Upon returning home Westinghouse launched a career of invention that would last the rest of his life.  His early inventions included a rotary steam engine as well as instruments for farms and railroads.  He was issued his first of hundreds of patents (for his rotary engine) in 1864 when he was just 19 years old!

He would be the ripe old age of 23 when his first major invention was issued a patent in 1869.  It was Patent # 88929 for air brakes for use in trains. It came in response to Westinghouse seeing a train collision and discovering that the trains had no way of stopping all the cars of a train simultaneously.  While this invention was to make Westinghouse a rich man, as railroad tracks and traffic increased dramatically over the rest of the century, still in his twenties, he was just getting started! The area in which Westinghouse would make himself a semi-household name in America was right around the corner… Electricity.

Westinghouse would catch the electricity bug in the 1880s after having experimented with controlling gas pressure with valves. The insight that high pressure gas could be controlled by lowering the pressure via valves (and thus usable for homes) inspired him to imagine that something similar might be possible with electricity, a technology that was only beginning to be utilized. 

In 1886 Westinghouse took on the 800 lb gorilla in the space, indeed, in American innovation, Thomas Edison when he founded the Westinghouse Electric Company.  Edison championed the Direct Current system, or DC, while Westinghouse championed AC, or Alternating Current.  Although there were many technical differences between the two, the primary critical difference was that AC could be sent over long distances without losing much power while DC could not.  In the United States, where people and cities were spread out over vast areas, that ability to cover great distances without significant loss was critical.

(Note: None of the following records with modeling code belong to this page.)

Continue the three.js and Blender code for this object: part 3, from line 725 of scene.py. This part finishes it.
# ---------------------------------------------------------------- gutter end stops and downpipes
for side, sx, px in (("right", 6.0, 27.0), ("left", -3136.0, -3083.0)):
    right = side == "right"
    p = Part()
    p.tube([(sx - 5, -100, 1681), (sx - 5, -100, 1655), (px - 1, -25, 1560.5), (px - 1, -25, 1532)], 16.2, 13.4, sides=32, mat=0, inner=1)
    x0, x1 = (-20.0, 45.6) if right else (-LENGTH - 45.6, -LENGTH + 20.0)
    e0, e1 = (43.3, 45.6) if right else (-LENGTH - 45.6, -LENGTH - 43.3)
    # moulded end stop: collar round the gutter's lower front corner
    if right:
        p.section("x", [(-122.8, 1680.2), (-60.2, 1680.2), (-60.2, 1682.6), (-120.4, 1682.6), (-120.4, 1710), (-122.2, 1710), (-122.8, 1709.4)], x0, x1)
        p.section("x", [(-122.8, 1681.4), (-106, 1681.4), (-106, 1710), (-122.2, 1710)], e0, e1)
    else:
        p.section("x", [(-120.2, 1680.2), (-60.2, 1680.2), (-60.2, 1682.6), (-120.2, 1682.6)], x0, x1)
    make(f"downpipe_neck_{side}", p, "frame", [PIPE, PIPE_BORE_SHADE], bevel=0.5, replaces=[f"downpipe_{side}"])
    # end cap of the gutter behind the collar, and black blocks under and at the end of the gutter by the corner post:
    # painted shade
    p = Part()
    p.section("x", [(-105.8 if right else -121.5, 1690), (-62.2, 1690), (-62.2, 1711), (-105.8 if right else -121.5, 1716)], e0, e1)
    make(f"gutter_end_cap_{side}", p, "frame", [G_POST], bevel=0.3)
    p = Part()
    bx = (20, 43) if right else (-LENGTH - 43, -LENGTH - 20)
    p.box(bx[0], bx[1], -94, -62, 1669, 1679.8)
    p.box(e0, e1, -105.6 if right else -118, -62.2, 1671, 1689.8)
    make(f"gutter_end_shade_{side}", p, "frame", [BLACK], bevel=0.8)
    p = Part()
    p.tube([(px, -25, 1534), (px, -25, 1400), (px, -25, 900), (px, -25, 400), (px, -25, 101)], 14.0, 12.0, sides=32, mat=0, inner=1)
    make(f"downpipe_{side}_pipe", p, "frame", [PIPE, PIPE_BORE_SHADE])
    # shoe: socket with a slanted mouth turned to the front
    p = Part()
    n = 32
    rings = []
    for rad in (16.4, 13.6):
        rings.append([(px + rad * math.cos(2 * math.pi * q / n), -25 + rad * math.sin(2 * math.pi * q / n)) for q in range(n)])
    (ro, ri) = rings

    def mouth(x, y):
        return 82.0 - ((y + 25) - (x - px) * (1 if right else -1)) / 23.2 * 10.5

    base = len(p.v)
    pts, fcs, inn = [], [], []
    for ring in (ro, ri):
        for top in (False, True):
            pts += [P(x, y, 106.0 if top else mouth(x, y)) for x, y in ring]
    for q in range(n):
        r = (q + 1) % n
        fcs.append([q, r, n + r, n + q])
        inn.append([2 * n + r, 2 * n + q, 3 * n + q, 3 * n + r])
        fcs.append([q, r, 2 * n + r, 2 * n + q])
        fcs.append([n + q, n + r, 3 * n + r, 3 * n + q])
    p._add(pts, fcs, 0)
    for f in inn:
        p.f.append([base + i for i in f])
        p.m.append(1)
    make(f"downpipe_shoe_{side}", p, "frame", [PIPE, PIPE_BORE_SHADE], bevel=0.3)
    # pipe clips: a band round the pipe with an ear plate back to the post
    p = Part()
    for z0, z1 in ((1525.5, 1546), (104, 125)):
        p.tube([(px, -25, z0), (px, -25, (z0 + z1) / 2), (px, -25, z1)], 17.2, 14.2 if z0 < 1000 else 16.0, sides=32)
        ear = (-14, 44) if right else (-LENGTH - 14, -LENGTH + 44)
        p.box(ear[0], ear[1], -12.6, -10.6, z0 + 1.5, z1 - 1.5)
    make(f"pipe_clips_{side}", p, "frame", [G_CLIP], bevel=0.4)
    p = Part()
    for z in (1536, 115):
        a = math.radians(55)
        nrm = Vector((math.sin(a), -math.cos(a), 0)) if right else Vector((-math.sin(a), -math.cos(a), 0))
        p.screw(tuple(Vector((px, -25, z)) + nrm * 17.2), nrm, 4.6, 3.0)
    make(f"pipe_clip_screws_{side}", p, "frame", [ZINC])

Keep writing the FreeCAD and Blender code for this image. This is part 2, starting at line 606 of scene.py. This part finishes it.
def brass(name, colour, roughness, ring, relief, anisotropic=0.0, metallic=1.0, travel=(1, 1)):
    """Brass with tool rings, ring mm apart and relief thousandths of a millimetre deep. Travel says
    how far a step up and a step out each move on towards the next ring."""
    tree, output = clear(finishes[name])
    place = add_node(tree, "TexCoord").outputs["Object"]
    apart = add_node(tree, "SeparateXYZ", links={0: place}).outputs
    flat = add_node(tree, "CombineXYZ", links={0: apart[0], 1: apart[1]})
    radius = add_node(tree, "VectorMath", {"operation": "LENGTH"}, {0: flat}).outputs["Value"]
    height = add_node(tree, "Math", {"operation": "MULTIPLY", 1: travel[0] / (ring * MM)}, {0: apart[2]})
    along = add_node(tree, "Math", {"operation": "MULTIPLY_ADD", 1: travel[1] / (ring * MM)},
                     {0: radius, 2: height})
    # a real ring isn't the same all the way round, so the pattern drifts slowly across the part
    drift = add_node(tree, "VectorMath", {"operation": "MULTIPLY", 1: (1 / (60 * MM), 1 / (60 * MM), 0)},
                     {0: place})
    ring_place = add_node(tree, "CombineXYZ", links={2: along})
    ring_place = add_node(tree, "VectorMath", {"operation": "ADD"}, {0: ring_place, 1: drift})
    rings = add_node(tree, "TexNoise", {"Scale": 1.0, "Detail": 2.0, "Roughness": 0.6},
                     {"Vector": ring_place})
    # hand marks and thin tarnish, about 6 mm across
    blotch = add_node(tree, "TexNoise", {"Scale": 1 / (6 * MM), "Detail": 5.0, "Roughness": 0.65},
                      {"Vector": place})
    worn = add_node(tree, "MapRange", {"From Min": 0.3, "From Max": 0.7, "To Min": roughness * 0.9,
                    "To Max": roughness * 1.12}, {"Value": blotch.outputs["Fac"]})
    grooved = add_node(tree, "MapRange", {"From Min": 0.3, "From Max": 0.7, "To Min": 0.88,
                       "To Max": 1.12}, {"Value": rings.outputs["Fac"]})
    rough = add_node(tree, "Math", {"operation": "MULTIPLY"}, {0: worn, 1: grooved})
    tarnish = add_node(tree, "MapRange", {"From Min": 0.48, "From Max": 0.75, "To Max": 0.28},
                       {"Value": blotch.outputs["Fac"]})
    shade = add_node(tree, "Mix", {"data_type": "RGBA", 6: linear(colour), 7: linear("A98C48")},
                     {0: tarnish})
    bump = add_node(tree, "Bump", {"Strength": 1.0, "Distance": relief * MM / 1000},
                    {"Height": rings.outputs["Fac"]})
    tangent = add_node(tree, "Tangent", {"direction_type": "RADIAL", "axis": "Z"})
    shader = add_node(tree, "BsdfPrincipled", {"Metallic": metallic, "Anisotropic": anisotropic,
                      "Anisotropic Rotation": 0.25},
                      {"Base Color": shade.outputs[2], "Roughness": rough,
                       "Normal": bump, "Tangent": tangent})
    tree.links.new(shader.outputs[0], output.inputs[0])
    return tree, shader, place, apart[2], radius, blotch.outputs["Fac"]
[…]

The fight between Edison and Westinghouse was brutal, with Edison accurately pointing out that AC is slightly more dangerous to humans, but the efficiency of the AC system for transmission over long distances was too great and eventually AC and Westinghouse were victorious.  It had taken years however, in a battled called the War of the Currents, and along the way Westinghouse hired Nicola Tesla for his team.  Together they demonstrated that AC was in fact safe for households and lit up the Chicago World’s Fair in 1893.  That triumph set the stage for Westinghouse’s greatest success, winning – and then successfully executing – a contract for building a power plant to harness the power of Niagara Falls.

The War of the Currents against Edison (and his financier JP Morgan) took their toll on both companies but Westinghouse came out on top after Morgan pushed Edison to adopt the AC standard. The two would sign patent sharing agreements in 1896 that would help the technology roll out more quickly.  Westinghouse would play a major role in rolling out electricity generation over the next decade, but would actually be pushed out of his company in 1907 after the highly leveraged firm was unable to withstand the financial upheaval of one of the worst depressions America had ever experienced and filed for bankruptcy.  He was able to return to control of the firm a year later but stepped down for good three years later in 1911. 

Although primarily known for electricity generation and distribution, Westinghouse was an inventor of wide interest.  Aside from his air brakes and switching systems for trains, his inventions and patents spanned everything from shock absorbers for cars to rotary engines to natural gas delivery to home heating and air conditioning systems to steam turbines & alignment systems.  Despite his hundreds of patents, there was one idea that evaded him until the end.  His white whale was the holy grail of inventors, the perpetual motion machine.  Try as he might, he was never able to produce something that people around him told him, and most scientists today believe, that such a machine would defy the laws of physics and is therefore impossible…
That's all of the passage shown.